A preocupação do IES é que, se as leis de mercado prevalecerem neste momento de crise, talvez prevaleça também uma espécie de "lei da selva". "Oportunistas e predadores estão tendo grandes oportunidades com a longa e difícil cadeia de suprimentos [da saúde]", alerta Sérgio Madeira.
Exemplos práticos dão razão a essa preocupação. A prefeitura de Guarulhos-SP é investigada pelo Ministério Público de Contas do Estado de São Paulo por uma compra suspeita de 300 mil máscaras cirúrgicas descartáveis. Cada unidade custou R$ 6,20 à cidade, enquanto a vizinha São Paulo pagou menos da metade (R$ 3) em compra feita três semanas depois.
Também o Ministério Público de Contas do Amazonas investiga uma compra suspeita. Segundo a procuradoria, o governo do estado adquiriu 28 respiradores pulmonares ao preço de R$ 106 mil por unidade, o dobro do que o governo federal paga pelo mesmo tipo de respirador. Os equipamentos foram comprados em uma loja de vinhos e considerados "inadequados" por especialistas.
Na pequena Condado-PE, município de 25 mil habitantes e 75 quilômetros distante de Recife, a prefeitura pagou adiantado por dez mil "cartilhas educativas" impressas sobre prevenção ao coronavírus. A compra de R$ 180 mil foi feita sem parecer jurídico e acabou anulada pelo Ministério Público de Contas do estado.

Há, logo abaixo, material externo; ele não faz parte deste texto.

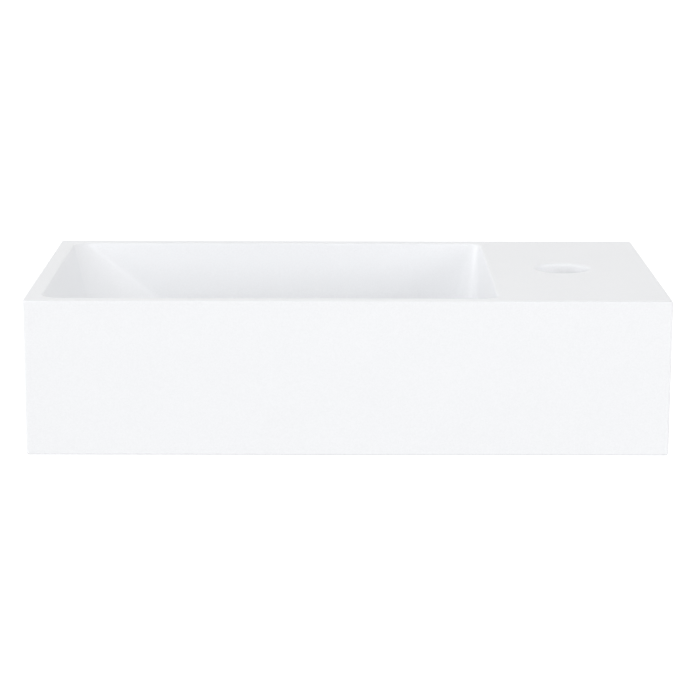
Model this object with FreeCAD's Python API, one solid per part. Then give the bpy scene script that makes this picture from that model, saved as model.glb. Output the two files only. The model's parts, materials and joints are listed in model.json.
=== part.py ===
import FreeCAD, Part
import math
import os

# Wall-hung hand basin of cast solid surface, with its push-open waste and its wall fixings.
# Millimetres. X runs to the right, the front faces -Y and the wall is the plane y = 0.
# The origin lies midway between the two wall bolts, on the wall.

# Basin body
basin_length = 400.0
basin_depth = 220.0
basin_height = 98.0
rim_width = 10.0
tap_deck_width = 107.0
tap_deck_thickness = 12.0
apron_thickness = 10.0
bowl_shell_thickness = 10.0
cavity_corner_radius = 6.0
vertical_edge_radius = 2.0
top_edge_radius = 1.0
foot_edge_chamfer = 1.0
rim_edge_radius = 1.5

# Bowl: how far each wall leans in from the rim to the floor, and how its corners open out
bowl_depth = 63.0
left_wall_lean = 25.0
right_wall_lean = 3.0
long_wall_lean = 4.0
left_rim_radius = 10.0
left_floor_radius = 68.0
right_rim_radius = 9.0
right_floor_radius = 18.0
floor_edge_radius = 14.0
shell_foot_chamfer = 18.0
floor_fall = 2.0

# Tap hole
tap_hole_radius = 17.5
tap_hole_edge_radius = 2.0
tap_hole_from_right_side = 58.0
tap_hole_from_wall = 105.0

# Waste hole, with the recess that takes the flange and the boss under it
waste_hole_radius = 22.5
flange_recess_radius = 34.0
flange_recess_depth = 3.0
floor_dish_radius = 78.0
waste_seat_thickness = 10.0
waste_boss_margin = 4.0

# Wall fixings: hanger bolts with shouldered bushes, washers and nuts
bolt_from_side = 35.0
bolt_height = 38.0
bolt_thread_radius = 3.8
bolt_wood_radius = 4.0
bolt_wood_length = 46.0
bolt_tip_length = 8.0
bolt_tip_radius = 0.8
bolt_end_length = 6.0
bush_hole_radius = 7.0
bush_clearance = 0.15
bolt_clearance = 0.25
bush_shoulder_radius = 11.0
bush_shoulder_thickness = 2.0
washer_radius = 12.0
washer_thickness = 1.6
nut_across_flats = 13.0
nut_thickness = 6.5
thread_clearance = 0.05

# Waste flange: the seat that shows in the bowl, its threaded shank and the spider that holds the cartridge
flange_radius = 32.0
flange_thickness = 3.0
flange_edge_thickness = 1.2
flange_crown_width = 5.0
neck_radius = 21.8
neck_length = 6.0
shank_radius = 19.4
shank_bore_radius = 17.0
shank_length = 27.5
seat_mouth_radius = 20.5
seat_depth = 5.0
spider_height = 7.0
spider_arm_width = 3.5
spider_arm_count = 3
spider_hub_radius = 9.8

# Waste tail: the lower body that draws the flange down and takes the trap
tail_collar_radius = 29.0
tail_collar_thickness = 4.0
tail_body_radius = 24.0
tail_outlet_radius = 20.955
tail_outlet_bore_radius = 17.5
tail_outlet_length = 17.0
tail_step_length = 3.0
tail_flat_across = 44.0
tail_flat_length = 9.0

# Gaskets, and the hard washer that lets the tail turn under the soft one
flange_gasket_thickness = 1.5
flange_gasket_radius = 30.5
collar_gasket_thickness = 4.0
collar_gasket_radius = 28.0
gasket_clearance = 0.3
slip_washer_thickness = 1.5
slip_washer_radius = 28.5

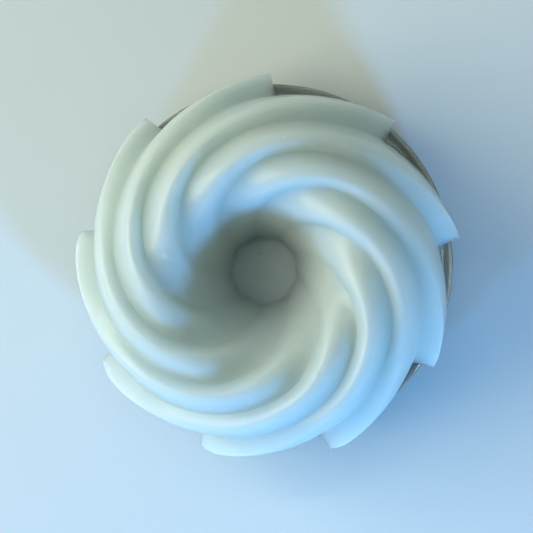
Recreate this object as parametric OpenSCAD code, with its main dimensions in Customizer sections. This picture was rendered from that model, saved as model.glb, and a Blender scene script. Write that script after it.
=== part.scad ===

Instituto propõe um controle de fraudes
A análise do Instituto Ética Saúde considera o controle de fraudes nos sistemas de saúde de outros países, principalmente o Reino Unido, além da posição do Brasil no ranking da ONG Transparência Internacional e dos cálculos da Organização Mundial da Saúde (OMS) sobre os gastos com saúde no país.
Inspirado pelo Serviço Nacional de Saúde do Reino Unido (NHS), o IES sugere que o Ministério da Saúde crie uma instância de fiscalização e avaliação contínua de fraudes no setor.
No caso britânico, o NHS conta com a Autoridade de Contra-Fraude, um departamento com caráter educativo, mas que também recebe denúncias. Ele pesquisa, mede e informa sobre a má aplicação de dinheiro público na saúde, com desperdício estimado em 1,27 milhão de libras (R$ 8,76 milhões), o equivalente a 1% do orçamento.
A proposta no Brasil é que o governo copie os ingleses. "Nós temos que contar às pessoas o quanto de dinheiro estamos perdendo. E também pedir aos cidadãos que prestem atenção no atendimento, que fiscalizem também", diz o médico Sérgio Madeira.
O próprio IES tem um canal de denúncia recém-aberto ao público. No levantamento mais recente, até o mês de março haviam sido 1.532 denunciados, entre médicos, hospitais, distribuidores, importadores e demais partes da cadeia de produção da saúde.